Notify your security company if . . .
  • You think your system isn’t working properly.
  • You plan any remodeling, including replacing doors or windows, hanging drywall, sanding floors, installing attic flooring or basement ceiling, changing phone systems, installing intercoms, siding, ceiling fans or skylights, fumigating, installing wiring for cable or other electronics, installing anything near the system control panel or keypads.
  • You hire domestic help, get a new pet, plan to sell your house, or are testing your system.
Contact your jurisdiction’s Alarm Coordinator if . . .
  • You have a phone service or name change, or if situations change, such as a disabled person now residing at the residence, etc.
Other factors to remember . . .
  • Your central monitoring station should not request a police dispatch for power outages, low battery signals or loss of telephone connections.
  • Replace old police department direct-connect monitoring equipment with newer, high security monitoring technology. Dirty or wet phone lines, telephone repairmen and service interruptions do not require police response!
  • Upgrade old alarm systems to current equipment conforming to Security Industry Association (SIA) false alarm prevention standards, further reducing false alarms.
Check List
  1. Are you and others who use the system fully educated on its proper operation?
  2. Does everyone with a key to your home know how to operate your security system?
  3. Do you take care to eliminate possible causes of false alarms?
  4. Have you rehearsed alarm cancellation procedures with all who use your system to cancel accidental alarm activations?
  5. Do you communicate with your security company regularly, advising of schedule changes, problem areas or maintenance needs?
  6. Do you notify your local Alarm Coordinator when phone numbers or situations change?
  7. Do you have your security system instruction book and alarm company names and telephone numbers readily available in order to call and cancel accidental alarm activations?

False Alarm Prevention For Businesses

The Hidden Costs of False Alarms
  • Are you operating under the assumption that false alarms are just another "cost of doing business?"
  • Do you think every commercial institution is always entitled to unlimited police response?
  • Are you at risk when police are used to responding to chronic false alarms and a real emergency happens at your facility?
The reality is that police resources are limited and should never be wasted. Thousands of police patrol hours are spent investigating alarm reports that turn out to be "False Alarms."
Alarm companies and alarm users must be responsible for the use and maintenance of alarm systems to help ensure prompt police response when an emergency really does exist.

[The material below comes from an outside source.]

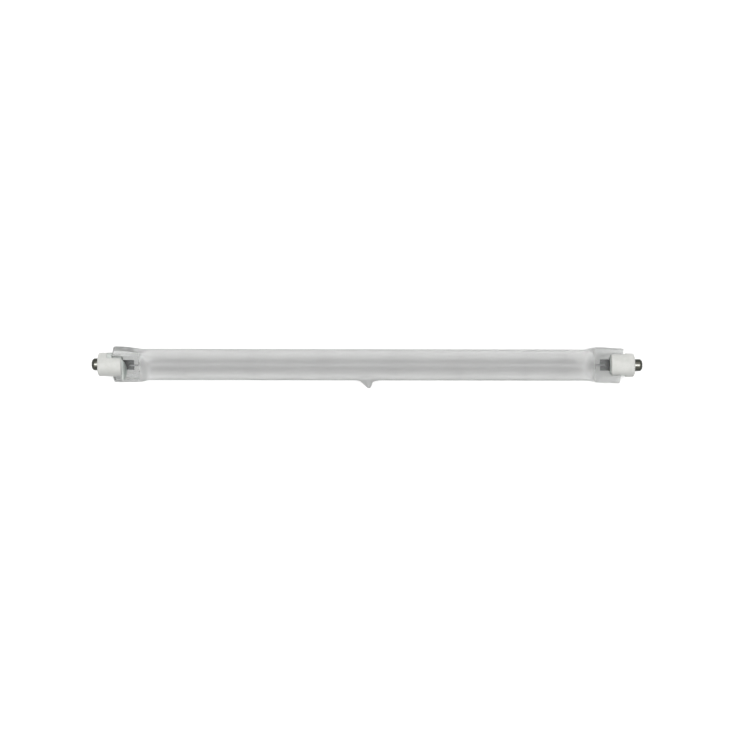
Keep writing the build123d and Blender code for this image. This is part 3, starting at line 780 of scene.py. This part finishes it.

FARA, working with NBFAA and other state and national alarm associations, has been studying the false alarm problem and solutions for some time. Working with law enforcement and the business community, there is documented proof that response to false alarms can be dramatically reduced.
Commercial establishments share unique circumstances often contributing to the overall false alarm problem. These circumstances include frequent employee turnover, constant public access, daily opening and closing procedures, working with multiple goods and service providers, and use of janitorial services.

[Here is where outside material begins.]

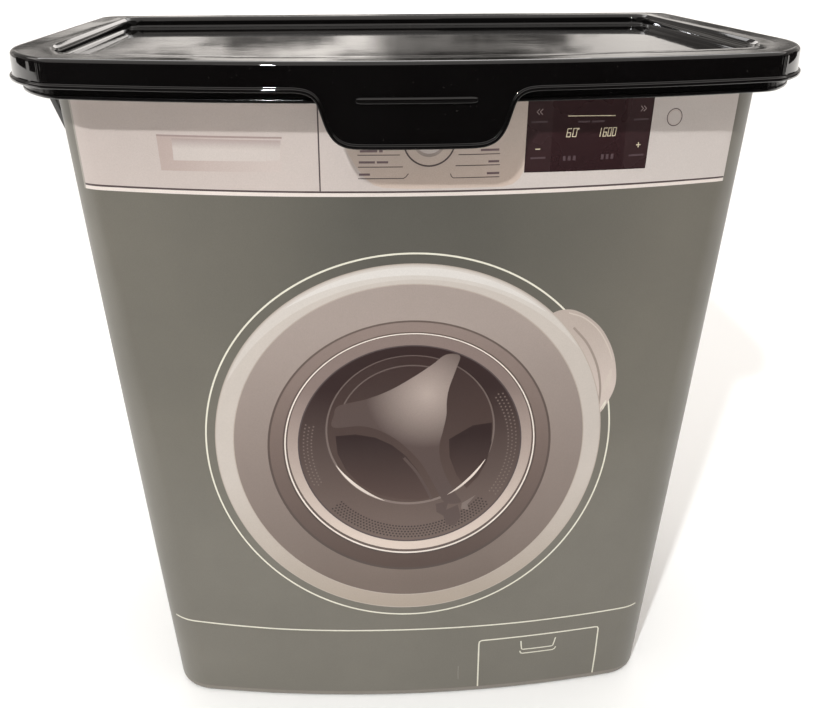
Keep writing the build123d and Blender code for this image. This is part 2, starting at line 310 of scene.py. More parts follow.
def print_ink(name, a, b=None, grad=None, rough=0.34, cloudy=0.07):
    """Printed colour on the satin label. grad is (axis, from mm, to mm) for a blend from a to b."""
    m = Mat(name)
    c = lin(a)
    if b is not None and grad is not None:
        if grad[0] == "xz":
            t = m.math("SUBTRACT", m.axis(0), m.axis(2))
            f = m.ramp(t, grad[1] * MM, grad[2] * MM, 0, 1)
        elif grad[0] == "r":
            dx = m.math("SUBTRACT", m.axis(0), grad[3] * MM)
            dz = m.math("SUBTRACT", m.axis(2), grad[4] * MM)
            r2 = m.math("SQRT", m.math("ADD", m.math("MULTIPLY", dx, dx), m.math("MULTIPLY", dz, dz)))
            f = m.ramp(r2, grad[1] * MM, grad[2] * MM, 0, 1)
        else:
            f = m.ramp(m.axis(grad[0]), grad[1] * MM, grad[2] * MM, 0, 1)
        c = m.mix(f, c, lin(b))
    grain = m.ramp(m.noise(2600, 2, 0.7), 0.3, 0.7, 0.0, 1.0)
    cloud = m.ramp(m.noise(16, 4, 0.62), 0.3, 0.7, 0.0, 1.0)
    dark = m.mix(m.math("MULTIPLY", grain, 0.10), c, (0.0, 0.0, 0.0, 1.0))
    # the cloud darkens the colour at random as mottling; where its amount is raised, as for the grey, it is also
    # painted reflection of the satin label
    c2 = m.mix(m.math("MULTIPLY", cloud, cloudy), dark, (0.01, 0.012, 0.01, 1.0))
    m.link(c2, m.b.inputs["Base Color"])
    r = m.ramp(cloud, 0, 1, rough - 0.05, rough + 0.07)
    m.link(r, m.b.inputs["Roughness"])
    n1 = m.bump(m.noise(9, 2, 0.5), 0.0004, 0.45)
    n2 = m.bump(m.noise(1100, 2, 0.6), 0.000010, 0.5, n1)
    m.link(n2, m.b.inputs["Normal"])
    return m.m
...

Businesses Can Control The Hidden Costs Of False Alarms
  1. Identify the magnitude of your problem and "The Hidden Costs" will quickly become visible.
  2. What do you pay in false alarm fines?

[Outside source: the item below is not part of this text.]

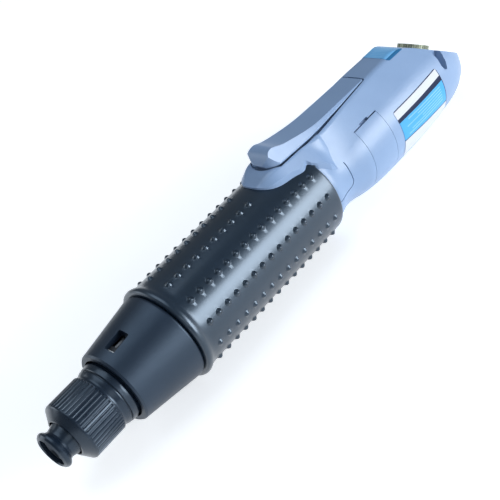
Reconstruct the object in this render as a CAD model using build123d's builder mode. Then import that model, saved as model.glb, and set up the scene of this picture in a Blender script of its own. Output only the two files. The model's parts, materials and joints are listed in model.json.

  3. Which locations generate the most false alarms?
  4. Does someone involved in upper management approve payment of the fines?
  5. Talk to your alarm provider and become re-educated in the design and use of YOUR security system.
  6. Does your system identify the device that caused the alarm activation?
  7. Is equipment installed to make activation easy when needed, but safe from accidental trips?
  8. Is there a way to abort police response on an accidental activation?
  9. Do you use internal verification procedures where, upon an alarm activation (including robbery, hold-up, duress or panic alarms), the monitoring operator contacts your location to obtain a code word confirming or discounting the alarm activation prior torequesting police dispatch?
  10. Are all employees fully trained in use of the equipment?
  11. Are the problems occurring during specific opening and/or closing times?
Tips for Businesses
  1. Be sure all employees are thoroughly trained before attempting to use the alarm system. Hold monthly training sessionsto ensure alarm users are aware of: any changes to the system; the importance of careful pre-arming checks; designated entry/exit doors; proper opening/closing procedures; correct pass codes and arming codes; and rehearse how to cancel accidental activations.
  2. Watch out for holiday-related false alarms: thoroughly train temporary holiday employees; watch last minute schedule changes leading to inexperienced employees arming or disarming your system; be careful with the placement of seasonal decorations; long hours and/or holiday parties can result in careless use of your alarm system by employees.
  3. Look for items that can move within the "view" of your motion detectors, causing false alarms (fans, heaters, hanging signs, seasonal decorations, balloons, curtains, plants, pets, etc.)
  4. Confirm that special consideration has been given to the installation of motion detectors in high bay areas with overhead doors, large exhaust fans or ceiling vents which allow entry of birds. Discuss with your alarm provider whether your location’s environment requires specially designed and installed motion detectors that will not false due to birds, wildlife, rodents, cats, etc.
  5. Ensure all doors and windows are secure and locked before arming your system.
  6. Ensure that floor mounted contacts are not being used on overhead/rollup doors. Instead, use track-mounted contacts by placing a track- mounted contact on BOTH sides of the door tracks at 4–5 feet on one side and at 7-8 feet on the other side. Require that BOTH contacts must be activated to trigger the alarm. This will reduce and/or eliminate false alarms due to wind or shaking of the door. Have your alarm provider check the type and condition of contacts installed on your overhead doors.
  7. Don’t change pass codes without advising your central monitoring station.
  8. Don’t change pass codes and arming codes without advising the appropriate authorized users.
  9. Train new users thoroughly, notifying your monitoring station of new authorized users.
  10. Your central monitoring station should not request a police dispatch for power outages, low battery signals or loss of telephone connections.
  11. If you believe your alarm system is not working properly, immediately contact your alarm provider.
  12. Service and maintain your system (including batteries) regularly before false alarms occur.
  13. If your business requires wireless hold-up protection, use dual-action devices only.
  14. Replace old police department direct-connect monitoring equipment with newer, high security monitoring technology. Dirty or wet phone lines, telephone repairmen and service interruptions do not require police response!
  15. Upgrade old alarm systems to current equipment conforming to Security Industry Association (SIA) false alarm prevention standards, further reducing false alarms.